Although the 2016 presidential election did not turn out in favor for a large portion of Americans, it still should not sully the historical strides that Hillary Clinton has made for women in America.
This election has been so polarizing and strange that many have forgotten that it has produced something historic that will be talked about for decades.
Yes, all elections are historic because they introduce a new leader, but this one is especially awesome because Clinton is the first woman to be elected to run for president of the United States.
Just 96 years ago, in our almost 250-year-old government, women couldn’t even vote.
The Woman Anti-Suffrage Association of New York, founded in 1897, stated that they opposed women’s suffrage because “it is not a privilege to be enjoyed, but a duty to be performed.”
The reasoning behind these statements were that “there is no reason why women should assume this duty in addition to those they already carry” since “women are not suffering from any injustice which giving them the ballot would rectify.”
And finally, “the basis of government is physical force … Women could not enforce the laws even if she made them.”
At seven years old, an equal amount of boys and girls say they want to be president of the United States when they grow up. At 15 years old, boys keep their answers the same while the girls stop striving for presidency, creating a massive gap, said Caroline Heldman, Ph.D., in the documentary “Miss Representation.”
This is because there is still a lack of representation of women in positions of power.
Women fought for their right to be a part of this country’s democratic process, and today we can see the fruits of their labor, not only by how far Clinton went in the democratic process, but in the amount of women who voted.
If women had been the only ones who voted in this election, Clinton would have won 37 states, gotten 458 electoral votes and ultimately would have been our 45th president, according to fivethirtyeight.com.
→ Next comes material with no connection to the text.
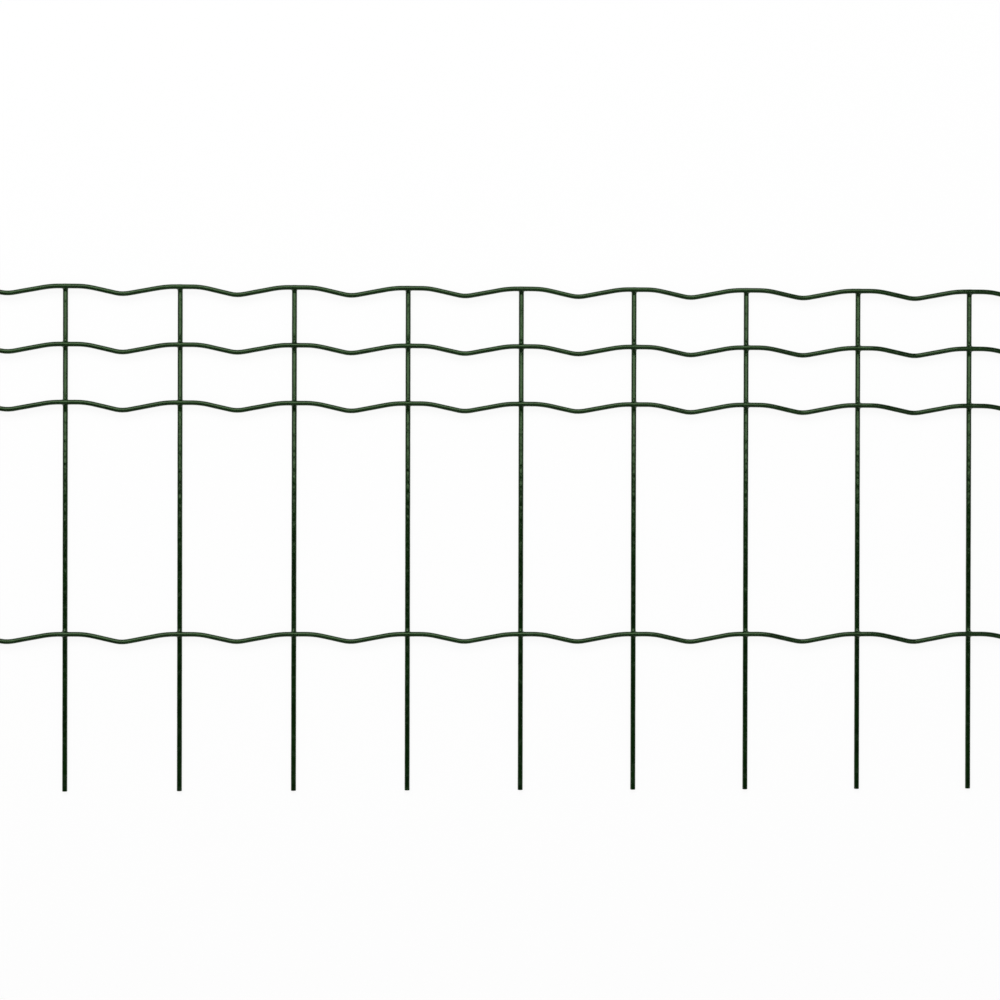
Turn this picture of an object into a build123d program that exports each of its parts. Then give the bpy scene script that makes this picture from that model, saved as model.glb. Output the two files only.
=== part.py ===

Although Clinton didn’t win, there are things to celebrate. Kamala Harris became the second black and first Indian-American woman elected to the Senate. Ilhan Omar became the first Somali-American legislator. Kate Brown became the first governor to be openly a part of the LGBT community. Catherine Cortez Masto became the first Latina senator in US history.
A truly moving moment happened yesterday when hundreds of people lined up at the Susan B. Anthony’s tombstone in New York City and placed their “I Voted” stickers where her body lays. They wanted to pay homage to the struggles Anthony went through in order to get the social equality she saw women being robbed of.
It cannot be stressed enough how revolutionary this election was. Even if you don’t like Clinton, denying that this is a testament to the truly awe-inspiring power of democracy and progression in America is plain ignorant.
This is not to say that she has only gotten this far because of her gender, rather, she came this far despite her gender.
When Clinton ran in 2008, Fox News’ “The O’Reilly Factor” had a guest named Marc Rudov who answered the question: “What is the downside of having a woman become the president of the United States?” by saying, “You mean besides the PMS and mood swings, right?”
This election has shown a truly horrifying side of America–the side that hates or fears (or both) a woman in power.
Many of the merchandise sold in opposition of Clinton don sayings such as “Life’s a Bitch, Don’t Vote for One,” “Trump that Bitch,” “KFC Hillary Special: 2 Fat Thighs, 2 Small Breasts, Left Wing” and “Hillary Sucks, But Not Like Monica,” which all serve to undermine her campaign solely on her gender–eerily similar to how the opposers of women’s suffrage did.
While Clinton clearly was not the ideal choice for many, she does open gateways for women. Hopefully her losing this election will not give opposers an excuse to point to her gender as the reason.
This should not deter girls and women from trying to hold positions of power, it should be fuel to the fire.
Even though Clinton lost, she’s still a good role model for young women everywhere, and the fact that she got as far as she did is still an amazing feat.